La aguda percepción y fina sensibilidad que Gabo desplegó como creador, investigador y estudioso de las realidades, los usos y costumbres, las nefastas contradicciones y profundas desigualdades de su pueblo, su país y el resto de Latinoamérica, debido en buena medida a las políticas colonialistas, de Europa primero y de Estados Unidos enseguida, no alcanzaron para incluir en su vasta obra nada que tuviera que ver con el toreo y menos con la postrada y dependiente tauromaquia colombiana, con las confirmadoras excepciones de José Zúñiga Joselillo de Colombia, Pepe Cáceres y César Rincón.
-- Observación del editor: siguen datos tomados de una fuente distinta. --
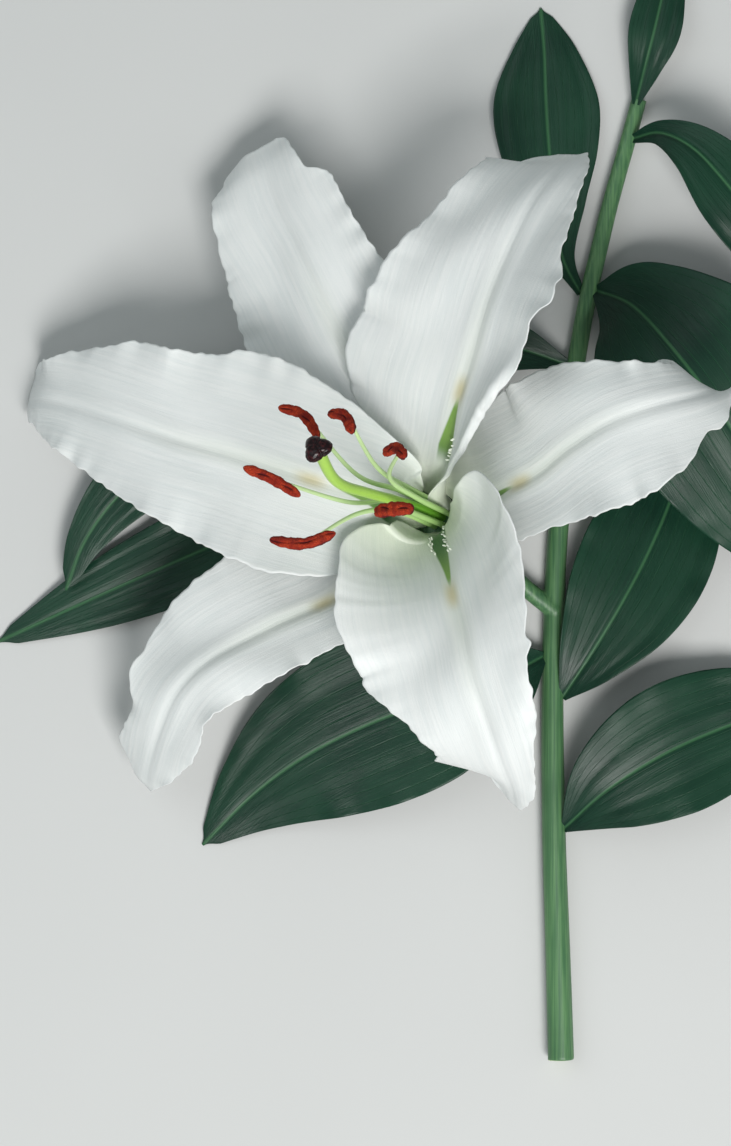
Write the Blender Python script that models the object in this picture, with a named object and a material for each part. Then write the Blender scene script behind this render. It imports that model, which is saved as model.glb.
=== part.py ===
"""White Oriental lily, as picked: one open bloom on its leafy stem, laid on a flat surface with the bloom facing up.

Lengths below are in millimetres and angles in degrees, turned into metres where a mesh is made.
+Z points up from the surface and +Y runs along the stem towards its tip. Places are given from the spot under the
stem where the flower stalk leaves it; the part's origin is the middle of its footprint on the surface.
"""

import math

import bmesh
import bpy
import numpy as np
from mathutils import Vector

MM = 0.001
GAP = 0.3

# The middle of the footprint, from the stalk's foot.
ORIGIN = np.array([-40.2, 34.32, 0.0])

# The bloom: where its base sits, the way it faces, and the rings on which its parts stand.
BLOOM = np.array([-35.0, 28.0, 27.0])
FACING = np.array([-0.462, 0.190, 0.866])
INNER_RING = 5.1
OUTER_RING = 7.0
FILAMENT_RING = 3.3
RECEPTACLE_RADIUS = 7.8

# How far up and out from its foot a tepal's midrib has come where the throat begins.
THROAT_UP = 6.5
THROAT_OUT = 2.6
FOOT_LIFT = 0.3

TEPAL_THICK = 0.9
TEPAL_STEPS = 20
TEPAL_COLUMNS = 8
WAVE_LONG = 34.0
WAVE_SHORT = 21.0
TEPAL_WAVE = 1.1

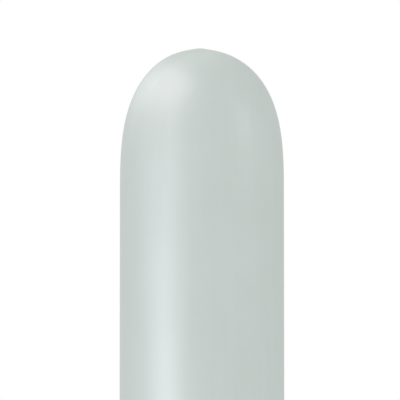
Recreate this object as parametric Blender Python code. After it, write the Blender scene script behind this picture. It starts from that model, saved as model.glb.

Demasiado poco en cuatro siglos.
En este sentido, el autor de tantos cuentos geniales, novelas espléndidas y ensayos y reportajes brillantes, acusó hacia el espectáculo taurino una actitud más o menos similar a la de la mayoría de los intelectuales y escritores latinoamericanos, si bien con importantes salvedades: no incurrió en la penosa visión colonizada de su descontador
Mario Vargas Llosa o en los circunloquios bien intencionados de Carlos Fuentes; evitó caer en el antitaurinismo del pensamiento único, tan del gusto del imperio gringo, sus cómplices y seguidores, y no tuvo inconveniente en asistir a cosos de ambos continentes, recibir brindis y emocionarse, a veces, con el perturbador diálogo entre toro y torero.
La fuerza ideológica, económica y mediática para difundir e imponer el pensamiento único –y antitaurino– en todo el orbe, habría encontrado en voces tan elocuentes y prestigiadas como la de García Márquez un importante contrapeso que atenuara esos ataques y afinara una defensa más sólida y a la vez cuestionadora del inequitativo orden taurino mundial.
Sin embargo, la complicidad de sucesivos gobiernos latinoamericanos con los centros de poder a lo largo de los pasados 200 años, incumpliendo el espíritu y la letra de las constituciones respectivas y, consecuencia de lo anterior, la debilidad de los mandatarios al someterse a las imposiciones del pensamiento único, hasta considerar a la fiesta de los toros como expresión política y culturalmente incorrecta, sirvió para comprobar que casi todos han sido gobernantes sin temple, no sólo en su limitada percepción política de la fiesta de toros.
Si bien una parte del problema son los metidos a presidentes y sus beneficiados de dentro y de fuera, la otra es la manipulada sociedad que en estos deficientes sistemas democráticos cree elegirlos, con las consecuencias por todos conocidas en los 100 años anteriores, sobre todo de soledad e incomunicación colectiva.
Ese abismo entre clase gobernante y élite económica ante la sociedad, sumada a la globalización asimétrica, necesariamente ha determinado el concepto, comprensión, métodos y desviación de la fiesta brava en los países latinoamericanos, reflejo –no olvidarlo– de un abusivo sistema ideológico y económico, desventajosos tratados de libre comercio, nefastas políticas neoliberales y creciente banalización del peligro y la muerte en migraciones inéditas y en una sospechosa guerra contra el narcotráfico.
Haber denunciado que en Colombia y el resto de los países taurinos latinoamericanos prevalece una universalidad unilateral del toreo que privilegia a las tauromafias extranjeras y locales sobre la aletargada tauromaquia de esos pueblos, corresponsables, repito, de su endémico rezago en lo taurino y en lo demás, hubiese sido manera importante de pronunciarse en favor de una fiesta de toros más justa, menos colonizada y más identitaria. En todo caso, luego de su más que lograda existencia, siempre se agradecerá ese guiño respetuoso del Nobel de Literatura hacia el entrampado rito táurico, mientras analfabetos multinacionales intentan prohibir esta milenaria y degradada tradición.